Les Chaumes lies at the southern edge of Vosne-Romanée, immediately below the hallowed premier crus Aux Malconsorts and La Tache on a vein of limestone and marl. Chezeaux owns four-tenths of a hectare here, producing a wine that marries the exotic spice and succulent fruit of Vosne-Romanée with the mineral force of Nuits-Saint-Georges in ravishing fashion.
2018 Nuits-Saint-Georges 1er Cru “Aux Boudots”
Always a standout in Chezeaux’s cellar, Aux Boudots is perched at the northern limit of Nuits-Saint-Georges, on the border of Vosne-Romanée. As one might expect given its location, this wine combines classically Nuits-Saint-Georges iron and sous-bois with fruit a bit more caressing and Vosne-Romanée-like than its more southerly situated counterparts. Chezeaux owns a very small 0.34-hectare parcel in this steeply sloping premier cru.
2018 Nuits-Saint-Georges 1er Cru “Rue de Chaux”
Located almost dead-center in the appellation, Rue de Chaux is perhaps the most quintessentially “Nuits-Saint-Georges” among Chezeaux’s premier crus. Jerome owns a mere 0.29 hectares in this steep, topsoil-deficient vineyard, and his ever-elegant touch yields a wine of both grace and power. Darkly fruited, dense, and slightly brooding, it also offers an enchanting savory-spicy perfume.
2018 Nuits-Saint-Georges 1er Cru “Les Pruliers”
The smallest-production premier cru in Chezeaux’s cellar, Les Pruliers lies near the border of Nuits-Saint-Georges and Premeaux-Prissey in the southern part of the appellation. Jerome works a mere tenth of a hectare here—a parcel of extremely old vines that produce a wine of warmth and generosity. More full-bodied than the Rue de Chaux above, its fruit is pitched toward the black, and, while not heavy-handed in the slightest, it emphasizes robustness over sleekness.
2018 Nuits-Saint-Georges 1er Cru “Les Vaucrains”

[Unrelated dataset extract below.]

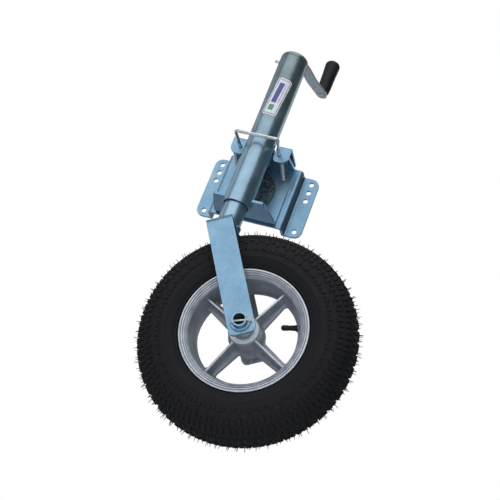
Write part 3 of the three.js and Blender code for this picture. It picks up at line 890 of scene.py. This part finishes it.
def split_pin(name, side):
    """A split pin through the axle's end: an eye at one end, the legs bent over at the other."""
    past_fork, wire_radius = 5.4, 0.78
    centre = Vector((AXLE.x / MM, (AXLE.y + side * FORK_HALF) / MM + side * past_fork, AXLE.z / MM))
    slant = Matrix.Rotation(math.radians(-21), 3, "Y")
    parts = []
    for k, spread in ((-1, -5.5), (1, 4.5)):
        leg = [(14.0, 0, 0.75 * k), (-13.4, 0, 0.75 * k), (-16.0, side * 2.6, spread * 0.6)]
        parts.append((f"{name}_leg_{k}", leg, 2.2, 10))
    eye = [(13.7 + 2.0 * (1 - math.cos(a)), 0, 1.8 * math.sin(a))
           for a in [2 * math.pi * k / 14 for k in range(15)]]
    parts.append((name + "_eye", eye, 0.2, 1))
    wires = []
    for label, points, bend, steps in parts:
        path = [centre + slant @ Vector(p) for p in points]
        wires.append(bent_bar(label, path, bend, wire_radius, WIRE, steps))
    return joined(name, wires, WIRE)


def valve_stem():
    """The rubber valve stem: a flared foot on the barrel, a slim neck and a rounded cap."""
    place, lean, barrel_radius = math.radians(27), math.radians(27), 84.5 * MM
    out = Vector((math.cos(place), 0, math.sin(place)))
    axis = -out * math.cos(lean) - Y * math.sin(lean)
    profile = [(0, 0), (7.6, 0), (7.8, 1.6), (5.4, 4.0), (4.5, 7.5), (4.1, 16.5), (3.7, 17.3),
               (4.4, 18.0), (4.6, 26.5), (3.9, 28.6), (2.2, 29.8), (0, 30.2)]
    return turned("valve_stem_moulded", profile, AXLE + out * barrel_radius, axis, STEM, 28,
                  axis.cross(Y).normalized())


def spring(name, node):
    """A tension spring hooked between the channel's web and the lock plate's ear."""
    low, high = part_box(node)
    x, hook_in = (low.x + high.x) / 2, 3.3 * MM
    start = Vector((x, high.y, low.z + hook_in))
    end = Vector((x, low.y, high.z - hook_in))
    made = line_of(name, [(0, 0, 0), (0, 0, 1)])
    made = run_tree(made, COIL, WIRE, 60, Length=(end - start).length, Radius=2.7 * MM, Turns=13.0,
                    Wire=0.95 * MM, Hook=0.07)
    aim = (end - start).to_track_quat("Z", "Y").to_matrix().to_4x4()
    made.data.transform(Matrix.Translation(start) @ aim)
    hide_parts(node)
    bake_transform(made)
    return made


def sticker():
    """A thin rounded label wrapped on the tube, stuck on a little askew."""
    proud, thickness = 0.35 * MM, 0.2 * MM
    wide, tall, corner = 26.5, 80.0, 4.0
    centre_angle, skew = math.radians(8.5), math.radians(-5.0)
    columns, rows = 16, 40
    r = TUBE_R + proud
    centre_z = middle("sticker").z
    work = bmesh.new()
    uv = work.loops.layers.uv.new("label")
    grid = []
    for i in range(rows + 1):
        t = -tall / 2 + tall * i / rows
        # The label's half width shrinks at its ends, which rounds its corners.
        over = max(0.0, abs(t) - (tall / 2 - corner))
        half = wide / 2 - corner + math.sqrt(max(0.0, corner**2 - over**2))
        row = []
        for j in range(columns + 1):
            s = -half + 2 * half * j / columns
            across = s * math.cos(skew) - t * math.sin(skew)
            up = s * math.sin(skew) + t * math.cos(skew)
            a = centre_angle + across * MM / r
            spot = (TUBE.x + r * math.sin(a), TUBE.y - r * math.cos(a), centre_z + up * MM)
            row.append((work.verts.new(spot), (s / wide + 0.5, t / tall + 0.5)))
        grid.append(row)
    for i in range(rows):
        for j in range(columns):
            ring = [grid[i][j], grid[i][j + 1], grid[i + 1][j + 1], grid[i + 1][j]]
            face = work.faces.new([v for v, _ in ring])
            for loop, (_, at) in zip(face.loops, ring):
                loop[uv].uv = at
    made = object_of("sticker_label", mesh_from(work, "sticker_label"), VINYL)
    vinyl = made.modifiers.new("vinyl", "SOLIDIFY")
    vinyl.thickness, vinyl.offset = thickness, 1
    return baked(made, VINYL)


# ---------- camera and studio ----------


def camera():
    """The camera: low down at the front right, looking up, and rolled so that the jack leans."""
    made = linked("camera", bpy.data.cameras.new("camera"))
    made.data.sensor_width = 36
    made.data.lens = 73.58
    right = Vector((0.9282, 0.1588, 0.3364))
    up = Vector((-0.2342, -0.4530, 0.8602))
    back = Vector((0.28904, -0.87723, -0.38332))
    place = Matrix((right, up, back)).transposed().to_4x4()
    made.matrix_world = Matrix.Translation(Vector((0.544705, -1.587314, -0.795829))) @ place
    made.data.clip_start, made.data.clip_end = 0.05, 150
    bpy.context.scene.camera = made


def soft_box(name, azimuth, elevation, distance, width, height, power, colour="#FFFFFF"):
    """An area light that faces the object's middle. Azimuth 0 is in front and 90 to the right."""
    a, e = math.radians(azimuth), math.radians(elevation)
    centre = Vector((0.03, -0.09, -0.1))
    out = Vector((math.sin(a) * math.cos(e), -math.cos(a) * math.cos(e), math.sin(e)))
    light = bpy.data.lights.new(name, "AREA")
    light.shape = "RECTANGLE"
    light.size, light.size_y = width, height
    light.energy = power
    light.color = hex_colour(colour)[:3]
    made = linked(name, light)
    made.location = centre + out * distance
    made.rotation_mode = "QUATERNION"
    made.rotation_quaternion = out.to_track_quat("Z", "Y")
    made.visible_camera = False


def studio():
    """A pale floor well below the jack, soft boxes, and a room darker low down and to the right."""
    world = bpy.data.worlds.new("studio")
    bpy.context.scene.world = world
    add = blank_tree(world)
    way = add("ShaderNodeTexCoord").outputs["Generated"]
    split = add("ShaderNodeSeparateXYZ", {"Vector": way})
    height = add("ShaderNodeMapRange",
                 {"Value": split.outputs["Z"], "From Min": -0.75, "From Max": 0.9})
    room = add("ShaderNodeValToRGB", {"Fac": height},
               [(0.0, "#343A40"), (0.38, "#4A535B"), (0.6, "#6E7780"), (1.0, "#B9C0C6")])
    side = add("ShaderNodeMapRange",
               {"Value": split.outputs["X"], "From Min": 0.25, "From Max": 0.85})
    flag = hex_colour("#525D5E")
    flagged = add("ShaderNodeMix", {0: side, 6: room, 7: flag}, **MIX).outputs[2]
    seen = add("ShaderNodeBackground", {"Color": hex_colour("#FFFFFF"), "Strength": 1.0})
    cast = add("ShaderNodeBackground", {"Color": flagged, "Strength": 0.8})
    eye = add("ShaderNodeLightPath").outputs["Is Camera Ray"]
    both = add("ShaderNodeMixShader", {0: eye, 1: cast, 2: seen})
    add("ShaderNodeOutputWorld", {"Surface": both})
    soft_box("key", -9, 24, 2.3, 4.3, 2.0, 33)
    soft_box("top", 10, 74, 2.2, 1.6, 1.2, 9)
    soft_box("low_fill", 20, -24, 2.2, 1.6, 0.7, 7)
    soft_box("left_wall", -92, 20, 2.4, 1.5, 1.6, 4)
    soft_box("left_rim", -140, 15, 2.3, 0.7, 1.8, 4, "#F2F7FF")
    soft_box("back_right", 152, 20, 2.4, 0.8, 1.8, 6, "#F2F7FF")

    paint = bpy.data.materials.new("pale_floor_paint")
    add = blank_tree(paint)
    matt = add("ShaderNodeBsdfDiffuse", {"Color": hex_colour("#E9EAEC")})
    glow = add("ShaderNodeEmission", {"Color": hex_colour("#F7F7F8"), "Strength": 1.0})
    eye = add("ShaderNodeLightPath").outputs["Is Camera Ray"]
    share = add("ShaderNodeMath", {0: eye, 1: 0.72}, operation="MULTIPLY")
    pale = add("ShaderNodeMixShader", {0: share, 1: matt, 2: glow})
    add("ShaderNodeOutputMaterial", {"Surface": pale})
    size, level = 40.0, -1.5
    mesh = bpy.data.meshes.new("floor")
    mesh.from_pydata([(x * size, y * size, level) for x, y in ((-1, -1), (1, -1), (1, 1), (-1, 1))],
                     [], [(0, 1, 2, 3)])
    floor = object_of("floor", mesh, paint)


camera()
studio()
bpy.context.scene.view_settings.view_transform = "Standard"

# ---------- fixed bracket ----------

# The bracket's side walls carry painted shade: a darker copy of the plating.
bracket = paint_shade_on_walls(softened("bracket_sheet", "mount_bracket", SHEET, 0.7))
settle(bracket, "bracket", "zinc_plate", "mount_bracket")
# The drum's dark finish paints the shade that falls behind the tube.
refine("pivot_rings", "pivot_drum", DRUM, 0.5, "bracket", "zinc_plate")

# ---------- jack body ----------

refine("channel_sheet", "swivel_channel", SHEET, 0.6, "jack", "zinc_plate")
refine("outer_tube_drawn", "outer_tube", DRAWN, 0.4, "jack", "zinc_tube")
refine("top_cap_pressed", "top_cap", DRAWN, 0.5, "jack", "zinc_tube")
refine("nipple_turned", "grease_nipple", WIRE, 0.2, "jack", "bright_wire")
settle(sticker(), "jack", "label_paper", "sticker")
spring("spring_right_wire", "spring_right")
spring("spring_left_wire", "spring_left")
keep("guide_bush", SEAL)
keep("thrust_bearing", STEEL)

# The channel's bottom and top edges are welded round the back of the tube.
weld_radius, weld_half_turn = TUBE_R + 0.6 * MM, 62
for side, end in ((-1, "bottom"), (1, "top")):
    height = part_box("swivel_channel")[1].z * side + side * 0.4 * MM
    bead = []
    for k in range(25):
        a = math.radians(-weld_half_turn + 2 * weld_half_turn * k / 24)
        x, y = TUBE.x + weld_radius * math.sin(a), TUBE.y + weld_radius * math.cos(a)
        bead.append((x, y, height))
    weld_bead(f"tube_weld_{end}", bead, "jack", width=2.2, seed=3 + side)

# ---------- lock plate ----------

refine("lock_plate_sheet", "lock_plate", SHEET, 0.6, "lock", "zinc_plate")
refine("lock_pin_turned", "lock_pin", STEEL, 0.4, "lock", "machined_steel")
refine("bail_wire", "bail", WIRE, 0.1, "lock", "bright_wire", 1)

# ---------- screw, crank and grip ----------

refine("screw_turned", "screw", STEEL, 0.3, "crank", "machined_steel")
refine("crank_bar", "crank_arm", BAR, 1.0, "crank", "zinc_plate", 3)
refine("crank_rivet", "crank_pin", BAR, 0.6, "crank", "bright_wire", 3)
refine("grip_moulded", "grip", GRIP, 0.5, "grip", "grip_plastic")
keep("screw_nut", BRASS)

# ---------- inner tube and fork ----------

refine("inner_tube_drawn", "inner_tube", DRAWN, 0.3, "caster", "zinc_tube")
fork = grey_inside_faces(softened("fork_bar", "fork", SHEET, 0.9, 3))
settle(fork, "caster", "zinc_plate", "fork")
keep("inner_guide", NYLON)

# The bead lies where the tube meets the sloping bridge, which is this far above the axle.
bridge_top, weld_radius = 197.6 * MM, INNER_R + 0.8 * MM
along = Vector((-math.sin(FORK_LEAN), 0, math.cos(FORK_LEAN)))
ring = []
for k in range(48):
    a = 2 * math.pi * k / 48
    x, y = TUBE.x + weld_radius * math.cos(a), TUBE.y + weld_radius * math.sin(a)
    ring.append((x, y, AXLE.z + (bridge_top - (x - AXLE.x) * along.x) / along.z))
weld_bead("fork_weld", ring, "caster", width=1.9, seed=9, cyclic=True)

# ---------- axle ----------

refine("axle_tube", "axle", DRAWN, 0.5, "caster", "zinc_tube")
for side, end in ((-1, "near"), (1, "far")):
    refine(f"washer_{end}", f"axle_washer_{end}", SHEET, 0.4, "caster", "zinc_plate")
    settle(split_pin(f"cotter_{end}", side), "caster", "bright_wire", f"split_pin_{end}")
    keep(f"axle_spacer_{end}", DRAWN)
    keep(f"hub_bush_{end}", NYLON)

# ---------- wheel ----------

settle(rim_hoop(), "wheel", "cast_rim", "rim")
settle(machine_ends(rim_spokes(64), 15, MACHINED), "wheel", "cast_rim")
# The hub's ends take the near-white faced finish: partly the tool's cut, partly a painted
# highlight.
settle(machine_ends(rim_hub(), 30, FACED), "wheel", "cast_rim")
settle(tyre_casing(), "wheel", "tyre_rubber", "tyre")
settle(tread_blocks(), "wheel", "tyre_rubber")
settle(tyre_whiskers(), "wheel", "tyre_rubber")
settle(valve_stem(), "wheel", "stem_rubber", "valve_stem")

Nuits-Saint-Georges famously possesses no grand cru vineyards, but Les Vaucrains is widely considered one in all but name. Always the most complete of Chezeaux’s premier crus, Vaucrains rumbles with tension—an authoritative wine that exudes an impression of depth and solidity. Here, the fruit, mineral, and savory elements bind together more tightly, more seamlessly. Jérôme owns just over a quarter-hectare of east-facing vines in Vaucrains, and his conservative oak regimen—never more than one-third of the barrels are new—highlights the power of the terroir itself.

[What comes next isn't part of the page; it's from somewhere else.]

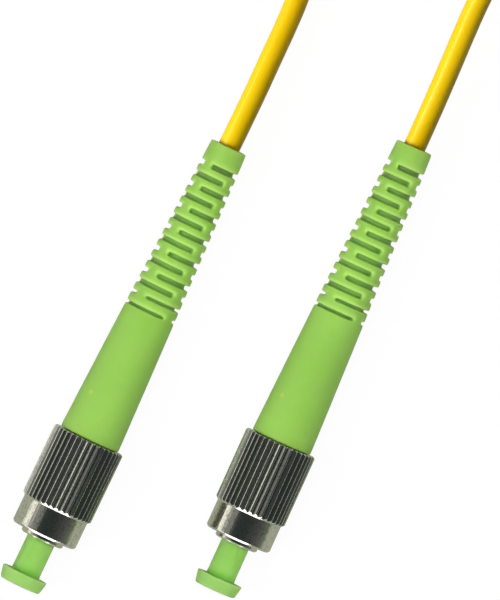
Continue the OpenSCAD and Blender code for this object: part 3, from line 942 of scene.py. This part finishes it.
# %% Cap, jacket and strap
STEM_EDGE = (CAP_STEM_R, CAP_STEM_R + 0.2)  # radii between which the stem's green fades
# the painted shade at the stem's foot fades out between these stations
STEM_FOOT_SHADE = (CAP_FLANGE_L, CAP_FLANGE_L + 1.3)  # stations between which the foot's does


def cap_green():
    finish = Finish("cap_green", Specular_IOR_Level=0.45, **LIT_THROUGH)
    cloud = finish.noise(160, detail=3)
    station, radius = finish.along_and_out()
    on_stem = 1 - finish.ramp(radius, *STEM_EDGE)
    # painted shade where the stem meets the flange
    foot_shade = on_stem * (1 - finish.ramp(station, *STEM_FOOT_SHADE))
    colour = finish.blend(cloud, rgb(130, 175, 88), rgb(152, 194, 111))
    colour = finish.blend(on_stem * 0.3, colour, rgb(124, 198, 60))
    finish.feed(
        # painted shade: the stem's foot is painted a darker, more saturated green
        Base_Color=finish.blend(foot_shade * 0.6, colour, rgb(88, 164, 24)),
        Roughness=0.34 + cloud * 0.14,
    )
    finish.bump(finish.noise(5000, detail=3), 0.01 * MM, 0.5)
    return finish.material


def jacket_yellow():
    finish = Finish("jacket_yellow", Specular_IOR_Level=0.35, Specular_Tint=(1, 0.92, 0.6, 1))
    cloud = finish.noise(140, detail=3)
    finish.feed(
        Base_Color=finish.blend(cloud, rgb(238, 190, 6), rgb(248, 208, 16)),
        Roughness=0.24 + cloud * 0.08,
    )
    finish.bump(finish.noise(2600, detail=4), 0.008 * MM, 0.5)
    return finish.material


def tie_white():
    finish = Finish("tie_white", Specular_IOR_Level=0.2)
    weave = finish.noise(4200, detail=4)
    finish.feed(
        Base_Color=finish.blend(weave, rgb(206, 206, 200), rgb(240, 240, 236)),
        Roughness=0.75 + weave * 0.15,
    )
    finish.bump(weave, 0.05 * MM, 0.8)
    return finish.material


# %% [markdown]
# Nickel plating is a mirror with a slightly smoky tone. What makes it look like metal that
# was machined is its roughness: cloudy where it was handled, and finely scored where the
# lathe's tool went round. One recipe serves the frame, the crimp parts and the springs. The
# nut shows most, so it gets its own, with darker stains, and with duller valleys in its
# knurl that also get a painted shade.

# %% Metals
FEED_WAVES = math.tau / 0.32
KNURL_FADE = (0.1, 0.7)  # distances from the knurl's ends between which it sets in
# the painted valley shade sets in between these depths below the ridges
VALLEY_DEPTHS = (0.03, 0.11)  # depths below the ridges between which a valley starts
STAIN_EDGE = (0.5, 0.62)  # noise levels between which a stain starts


def plated(name, dark, light, roughness):
    """Plain metal with cloudy, finely scored plating."""
    finish = Finish(name, Metallic=1.0)
    cloud = finish.noise(700, detail=5)
    speck = finish.noise(5200, detail=2)
    finish.feed(
        Base_Color=finish.blend(cloud, dark, light),
        Roughness=roughness + cloud * 0.12 + speck * 0.05,
    )
    finish.bump(finish.noise(2400, detail=3), 0.004 * MM, 0.5)
    return finish.material


def nut_nickel():
    """Plating with stains, and with the lathe's feed marks, which run round the nut."""
    finish = Finish("nut_nickel", Metallic=1.0)
    cloud = finish.noise(700, detail=5)
    speck = finish.noise(6000, detail=2)
    station, radius = finish.along_and_out()
    wave = station * FEED_WAVES + cloud * 9
    feed = finish.node("ShaderNodeMath", {"operation": "SINE"}, {0: wave})
    near, far = KNURL_FADE
    in_knurl = finish.ramp(station, KNURL_START + near, KNURL_START + far)
    in_knurl = in_knurl * (1 - finish.ramp(station, NUT_END - far, NUT_END - near))
    # painted shade: the knurl's valleys are painted a darker blue grey, and are also made rougher
    in_shaded_valley = finish.ramp(KNURL_R - radius, *VALLEY_DEPTHS) * in_knurl
    stain = finish.ramp(finish.noise(2600, detail=4), *STAIN_EDGE)
    plating = finish.blend(cloud, rgb(206, 204, 198), rgb(224, 222, 216))
    plating = finish.blend(stain * 0.35, plating, rgb(120, 138, 138))
    finish.feed(
        # painted shade in the knurl's valleys
        Base_Color=finish.blend(in_shaded_valley * 0.3, plating, rgb(116, 134, 150)),
        Roughness=0.03 + cloud * 0.1 + stain * 0.1 + in_shaded_valley * 0.1,
    )
    grain = speck * 1.5 + finish.noise(1500, detail=4) * 1.6
    finish.bump(feed * 0.25 + grain, 0.006 * MM, 0.7)
    return finish.material


# %% [markdown]
# The hidden pieces get their own finishes too, because they show when the nut slides or
# the cap comes off: ground white zirconia, clear glass, the buffer's ivory plastic and the
# golden aramid yarn with its fine threads.

# %% Inner materials
def cloudy(name, waves, dark, light, roughness, spread, **plain):
    """A plain finish whose colour and roughness wander a little."""
    finish = Finish(name, **plain)
    cloud = finish.noise(waves)
    finish.feed(
        Base_Color=finish.blend(cloud, dark, light),
        Roughness=roughness + cloud * spread,
    )
    return finish.material


def aramid():
    finish = Finish("aramid", Specular_IOR_Level=0.4)
    threads = finish.noise(3000, detail=4, stretch=(1, 0.06, 1))
    finish.feed(
        Base_Color=finish.blend(threads, rgb(196, 160, 70), rgb(238, 208, 120)),
        Roughness=0.45 + threads * 0.2,
    )
    finish.bump(threads, 0.04 * MM, 0.8)
    return finish.material


finishes = {
    "boot_green": boot_green(),
    "cap_green": cap_green(),
    "jacket_yellow": jacket_yellow(),
    "tie_white": tie_white(),
    "nut_nickel": nut_nickel(),
    "frame_nickel": plated("frame_nickel", rgb(206, 203, 195), rgb(218, 215, 207), 0.12),
    "crimp_nickel": plated("crimp_nickel", rgb(206, 204, 198), rgb(218, 216, 210), 0.2),
    "spring_steel": plated("spring_steel", rgb(170, 170, 172), rgb(200, 200, 202), 0.22),
    "zirconia": cloudy(
        "zirconia", 900, rgb(238, 237, 230), rgb(250, 249, 244), 0.12, 0.08,
        Specular_IOR_Level=0.8, Coat_Weight=0.3, Subsurface_Weight=0.2, Subsurface_Scale=0.5 * MM,
    ),
    "glass_core": cloudy(
        "glass_core", 500, rgb(226, 240, 246), rgb(240, 248, 252), 0.02, 0.03,
        Transmission_Weight=0.9, IOR=1.46,
    ),
    "buffer_white": cloudy(
        "buffer_white", 600, rgb(232, 230, 218), rgb(246, 245, 236), 0.35, 0.1,
        Specular_IOR_Level=0.5,
    ),
    "aramid": aramid(),
}

print("finishes:", ", ".join(finishes))

# %% [markdown]
# ## Dressing the pieces
#
# The record says which slot each CAD node takes its finish from, so the carried-over nodes
# get theirs in one loop. The new pieces say it themselves.

# %% Assign finishes
def dress(piece, slot):
    piece.data.materials.clear()
    piece.data.materials.append(finishes[slot])


for part in frame["record"]["subparts"]:
    dress(frame["nodes"][part["node"]], part["material_slot"])
for slot, pieces in (
    ("boot_green", boots),
    ("nut_nickel", nuts),
    ("cap_green", caps),
    ("spring_steel", springs),
    ("tie_white", straps),
    ("jacket_yellow", [cable]),
):
    for piece in pieces:
        dress(piece, slot)
    print(slot, "on", len(pieces), "new pieces")

# %% [markdown]
# ## The studio floor
#
# The floor is one wide sheet of paper. Lit by lamps alone it would be grey and uneven, so it
# glows white to the camera, and faintly to anything shiny, with the yellow green that such a
# cord throws on it. It is also a little matt, so that it keeps the object's shadow.

# %% Floor
FLOOR_SIZE = 12.0
FLOOR_DROP = 0.00002
PAPER_GLOW = 1.2
SEEN_GLOW = 0.775
MIRRORED_GLOW = 0.15
MIRRORED_TINT = (0.86, 1, 0.4, 1)
MATT_GREY = (0.28, 0.28, 0.28, 1)
WHITE = (1, 1, 1, 1)

bpy.ops.object.select_all(action="DESELECT")
bpy.ops.mesh.primitive_plane_add(size=FLOOR_SIZE, location=(0, 0, -FLOOR_DROP))
floor = bpy.context.active_object
floor.name = "studio_floor"

paper = Finish("floor_paper")
by_camera, by_mirror, by_glass = (
    paper.node("ShaderNodeLightPath", out=f"Is {ray} Ray")
    for ray in ("Camera", "Glossy", "Transmission")
)
share = by_camera * SEEN_GLOW + by_mirror * MIRRORED_GLOW + by_glass * MIRRORED_GLOW
matt = paper.node("ShaderNodeBsdfDiffuse", inputs={"Color": MATT_GREY})
tint = paper.blend(by_camera, MIRRORED_TINT, WHITE)
glow = paper.node("ShaderNodeEmission", inputs={"Color": tint, "Strength": PAPER_GLOW})
mixed = paper.node("ShaderNodeMixShader", inputs={0: share, 1: matt, 2: glow})
paper.join(paper.tree.nodes["Material Output"].inputs["Surface"], mixed)
floor.data.materials.append(paper.material)

print("floor:", FLOOR_SIZE, "m wide")

# %% [markdown]
# ## The lamps
#
# The lamps are soft boxes of two kinds. The first kind lights the matt plastics and shows in
# no reflection: a key from the left, a fill from the right, one overhead and a weak one from
# the cable's side. Light linking works like the flags and small lamps of a studio. It keeps
# the fill and the overhead lamp off the cable, whose far side stays deep, and gives the cable
# a key of its own and the caps a fill.
#
# The second kind only shows in reflections, because a mirror is drawn by what it reflects.
# Three strips at the left, brightest near the ground, draw the collar's highlight and the
# lit side of the ridges, and a small card in front catches the chamfers. One more strip
# draws the soft shine along the cable.

# %% Lamps
def soft_box(name, azimuth, elevation, distance, size, power, colour=(1, 1, 1), glossy=False):
    """An area lamp aimed at the view's centre, this many metres from it.

    Azimuth 0 is at the right of the frame and 90 at its top.
    """
    across = math.cos(math.radians(azimuth)) * view_right
    across += math.sin(math.radians(azimuth)) * view_up
    way = math.cos(math.radians(elevation)) * across
    way.z = math.sin(math.radians(elevation))
    lamp = bpy.data.lights.new(name, "AREA")
    lamp.shape = "RECTANGLE"
    lamp.size, lamp.size_y = size
    lamp.energy = power
    lamp.color = colour
    box = bpy.data.objects.new(name, lamp)
    bpy.context.scene.collection.objects.link(box)
    box.location = VIEW_CENTRE + way * distance
    box.rotation_mode = "QUATERNION"
    box.rotation_quaternion = way.to_track_quat("Z", "Y")
    box.visible_camera = False
    box.visible_glossy = glossy
    box.visible_diffuse = not glossy
    return box


STRIP_L = 0.7
STRIP_DISTANCE = 0.5
STRIP_COLOUR = (1, 0.97, 0.88)
LEFT_STRIPS = (  # name, elevation, width, power
    ("low_strip", 12.5, 0.2, 0.47),
    ("middle_strip", 30, 0.1, 0.075),
    ("high_strip", 45, 0.23, 0.1),
)

soft_box("key", 182, 47, 0.7, (0.4, 0.4), 3.4)
fill = soft_box("fill", 350, 40, 0.8, (0.6, 0.6), 1.9)
overhead = soft_box("overhead", 65, 88, 0.7, (0.4, 0.4), 3.3)
soft_box("cable_side", 65, 35, 0.7, (0.4, 0.3), 0.45)
for name, elevation, width, power in LEFT_STRIPS:
    size = (STRIP_L, width)
    soft_box(name, 180, elevation, STRIP_DISTANCE, size, power, STRIP_COLOUR, glossy=True)
soft_box("front_card", 240, 3, 0.085, (0.1, 0.02), 0.018, glossy=True)


def aim(name, lamps, pieces, state="INCLUDE"):
    """Lets these lamps light only these pieces or, with EXCLUDE, all but these."""
    group = bpy.data.collections.new(name)
    for piece in pieces:
        group.objects.link(piece)
    for entry in group.collection_objects:
        entry.light_linking.link_state = state
    for lamp in lamps:
        lamp.light_linking.receiver_collection = group


aim("cable_flag", [fill, overhead], [cable], "EXCLUDE")
cable.visible_glossy = False  # keeps the coil's yellow out of the nuts' rear chamfers
cable_key = soft_box("cable_key", 182, 34, 0.7, (0.4, 0.4), 3.5)
cable_shine = soft_box(
    "cable_shine", 178, 27, STRIP_DISTANCE, (STRIP_L, 0.08), 1.7, glossy=True
)
aim("cable_only", [cable_key, cable_shine], [cable])
aim("caps_only", [soft_box("cap_fill", 335, 15, 0.8, (0.6, 0.3), 1.8)], caps)

print("lamps:", len(bpy.data.lights))

# %% [markdown]
# ## The sky
#
# A polished nut mirrors the whole room. White all round would leave it flat, so the sky is a
# dim greenish grey that darkens upwards, which gives the nickel its dark middle. It is white
# only where the camera looks at it.

# %% Sky
SKY_STOPS = (
    (0, (0.18, 0.23, 0.14, 1)),
    (0.45, (0.105, 0.11025, 0.105, 1)),
    (0.8, (0.065, 0.06825, 0.065, 1)),
    (1, (0.035, 0.045, 0.042, 1)),
)

world = bpy.data.worlds.new("studio_world")
bpy.context.scene.world = world
world.use_nodes = True
sky = Nodes(world.node_tree)
sky.tree.nodes.clear()
direction = sky.node("ShaderNodeTexCoord", out="Generated")
height = sky.node("ShaderNodeSeparateXYZ", inputs={"Vector": direction}, out="Z")
dim = sky.node("ShaderNodeValToRGB", {"stops": SKY_STOPS}, {0: height})
dim_sky, white_sky = (
    sky.node("ShaderNodeBackground", inputs={"Color": colour}) for colour in (dim, WHITE)
)
seen = sky.node("ShaderNodeLightPath", out="Is Camera Ray")
either = sky.node("ShaderNodeMixShader", inputs={0: seen, 1: dim_sky, 2: white_sky})
sky.node("ShaderNodeOutputWorld", inputs={"Surface": either})

bpy.context.scene.view_settings.view_transform = "Standard"

print("sky stops:", len(SKY_STOPS))

# %% [markdown]
# ## Last step
#
# The dressed model has to keep the CAD model's size. This last cell only brings the view
# layer up to date.

# %% Last update
bpy.context.view_layer.update()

2018 Vosne-Romanée 1er Cru “Les Suchots”
With grand crus Romanée-Saint-Vivant and Richebourg right next door, premier cru Les Suchots lies in one of the most elite neighborhoods in the Cote d’Or. Chezeaux owns a third of a hectare here, and this is often the greatest wine in his cellar. A whirlwind of intoxicating Vosne spice ushers in fruit both broad and precise, yet somehow everything remains focused; it’s a tour de force, vintage after vintage.
2018 Clos de Vougeot
Chezeaux owns a 0.17-hectare sliver of this outsized grand cru, in the prime sector just above and next to the castle. From these old vines, Jérôme produces a wine that does justice to the immense power and complexity this site is capable of at its best. Rivetingly wild, gamy, and structured, it presents a forceful, iron-dominated mineral core flanked by dark fruit and shot through with muscular tannins. Always the most impenetrable wine in the cellar in its youth, it demands significant cellaring but pays enormous dividends in time.